>> Begin Recorded information

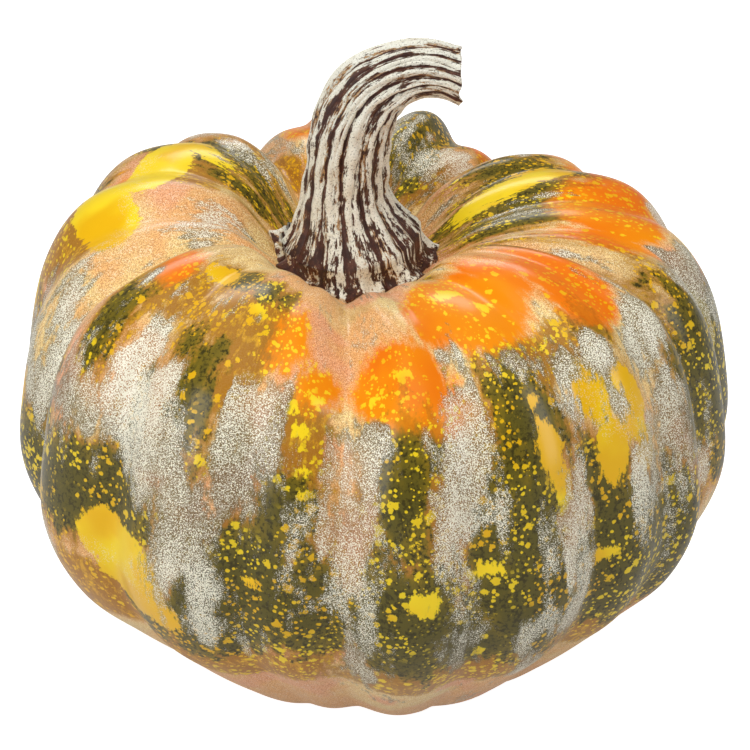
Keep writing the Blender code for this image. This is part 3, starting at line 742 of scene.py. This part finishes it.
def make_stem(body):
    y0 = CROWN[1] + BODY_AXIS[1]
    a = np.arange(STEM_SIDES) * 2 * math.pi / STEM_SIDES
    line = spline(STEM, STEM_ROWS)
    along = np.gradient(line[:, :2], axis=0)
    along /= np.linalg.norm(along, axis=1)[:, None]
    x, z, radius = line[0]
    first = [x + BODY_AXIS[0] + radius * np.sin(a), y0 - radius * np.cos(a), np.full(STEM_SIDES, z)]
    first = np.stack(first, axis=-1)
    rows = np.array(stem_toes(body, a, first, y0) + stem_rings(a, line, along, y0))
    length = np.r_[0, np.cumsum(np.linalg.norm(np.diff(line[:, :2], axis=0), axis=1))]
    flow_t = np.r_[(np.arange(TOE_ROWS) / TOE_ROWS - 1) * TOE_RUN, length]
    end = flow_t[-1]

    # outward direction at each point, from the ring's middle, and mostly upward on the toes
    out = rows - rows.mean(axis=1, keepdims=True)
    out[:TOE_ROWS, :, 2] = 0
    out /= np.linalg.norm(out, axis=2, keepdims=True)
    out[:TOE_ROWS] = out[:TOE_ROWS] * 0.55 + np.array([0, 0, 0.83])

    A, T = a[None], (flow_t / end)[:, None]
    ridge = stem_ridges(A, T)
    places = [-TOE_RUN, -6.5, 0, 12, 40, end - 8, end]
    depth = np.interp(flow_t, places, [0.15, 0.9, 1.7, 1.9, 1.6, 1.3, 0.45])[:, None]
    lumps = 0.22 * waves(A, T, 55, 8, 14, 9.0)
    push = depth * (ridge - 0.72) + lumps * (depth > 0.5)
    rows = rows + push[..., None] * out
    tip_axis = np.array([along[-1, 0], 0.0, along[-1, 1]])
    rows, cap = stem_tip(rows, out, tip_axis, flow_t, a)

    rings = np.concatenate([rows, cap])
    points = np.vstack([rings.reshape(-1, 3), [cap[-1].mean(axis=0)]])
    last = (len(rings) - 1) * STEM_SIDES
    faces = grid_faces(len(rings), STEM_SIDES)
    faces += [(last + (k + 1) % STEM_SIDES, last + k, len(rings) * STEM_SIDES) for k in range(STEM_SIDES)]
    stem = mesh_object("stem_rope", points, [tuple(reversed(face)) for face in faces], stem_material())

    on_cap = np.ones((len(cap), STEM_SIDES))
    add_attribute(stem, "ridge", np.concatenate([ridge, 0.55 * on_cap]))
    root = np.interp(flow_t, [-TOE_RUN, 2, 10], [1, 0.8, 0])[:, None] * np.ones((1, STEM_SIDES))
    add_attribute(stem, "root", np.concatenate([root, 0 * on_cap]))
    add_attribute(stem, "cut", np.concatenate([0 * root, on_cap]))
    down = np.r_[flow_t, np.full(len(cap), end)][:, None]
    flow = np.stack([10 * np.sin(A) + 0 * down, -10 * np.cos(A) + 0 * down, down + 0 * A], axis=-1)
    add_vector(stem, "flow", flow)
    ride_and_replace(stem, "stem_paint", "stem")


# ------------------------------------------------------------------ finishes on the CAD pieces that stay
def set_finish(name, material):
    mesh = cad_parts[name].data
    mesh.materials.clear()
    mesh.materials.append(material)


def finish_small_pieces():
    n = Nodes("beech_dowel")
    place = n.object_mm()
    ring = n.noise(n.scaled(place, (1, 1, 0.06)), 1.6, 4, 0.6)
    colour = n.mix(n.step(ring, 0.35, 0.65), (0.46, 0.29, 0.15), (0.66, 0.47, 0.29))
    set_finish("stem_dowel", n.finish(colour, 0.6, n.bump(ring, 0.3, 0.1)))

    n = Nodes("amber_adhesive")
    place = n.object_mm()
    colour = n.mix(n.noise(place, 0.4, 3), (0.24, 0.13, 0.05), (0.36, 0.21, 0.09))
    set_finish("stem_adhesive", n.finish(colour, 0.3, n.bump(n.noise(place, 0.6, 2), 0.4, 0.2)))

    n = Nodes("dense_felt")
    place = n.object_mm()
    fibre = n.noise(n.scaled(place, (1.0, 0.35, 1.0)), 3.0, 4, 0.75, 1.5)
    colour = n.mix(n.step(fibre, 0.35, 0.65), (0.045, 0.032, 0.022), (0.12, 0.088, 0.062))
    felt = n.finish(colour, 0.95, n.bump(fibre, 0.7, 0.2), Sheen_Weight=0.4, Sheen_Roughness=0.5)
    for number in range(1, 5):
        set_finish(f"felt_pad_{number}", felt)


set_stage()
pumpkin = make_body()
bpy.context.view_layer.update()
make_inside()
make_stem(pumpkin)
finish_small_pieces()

>> End Recorded information

#### Problem statement
Beginning at the first line above, repeat exactly until the line containing "end = flow_t[-1]", which is included.

#### Completed exercise
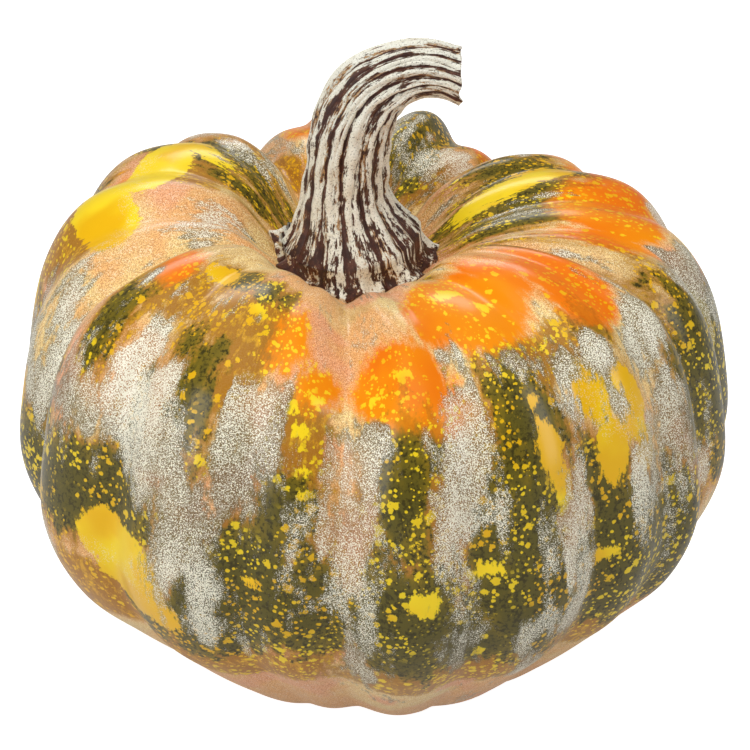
Keep writing the Blender code for this image. This is part 3, starting at line 742 of scene.py. This part finishes it.
def make_stem(body):
    y0 = CROWN[1] + BODY_AXIS[1]
    a = np.arange(STEM_SIDES) * 2 * math.pi / STEM_SIDES
    line = spline(STEM, STEM_ROWS)
    along = np.gradient(line[:, :2], axis=0)
    along /= np.linalg.norm(along, axis=1)[:, None]
    x, z, radius = line[0]
    first = [x + BODY_AXIS[0] + radius * np.sin(a), y0 - radius * np.cos(a), np.full(STEM_SIDES, z)]
    first = np.stack(first, axis=-1)
    rows = np.array(stem_toes(body, a, first, y0) + stem_rings(a, line, along, y0))
    length = np.r_[0, np.cumsum(np.linalg.norm(np.diff(line[:, :2], axis=0), axis=1))]
    flow_t = np.r_[(np.arange(TOE_ROWS) / TOE_ROWS - 1) * TOE_RUN, length]
    end = flow_t[-1]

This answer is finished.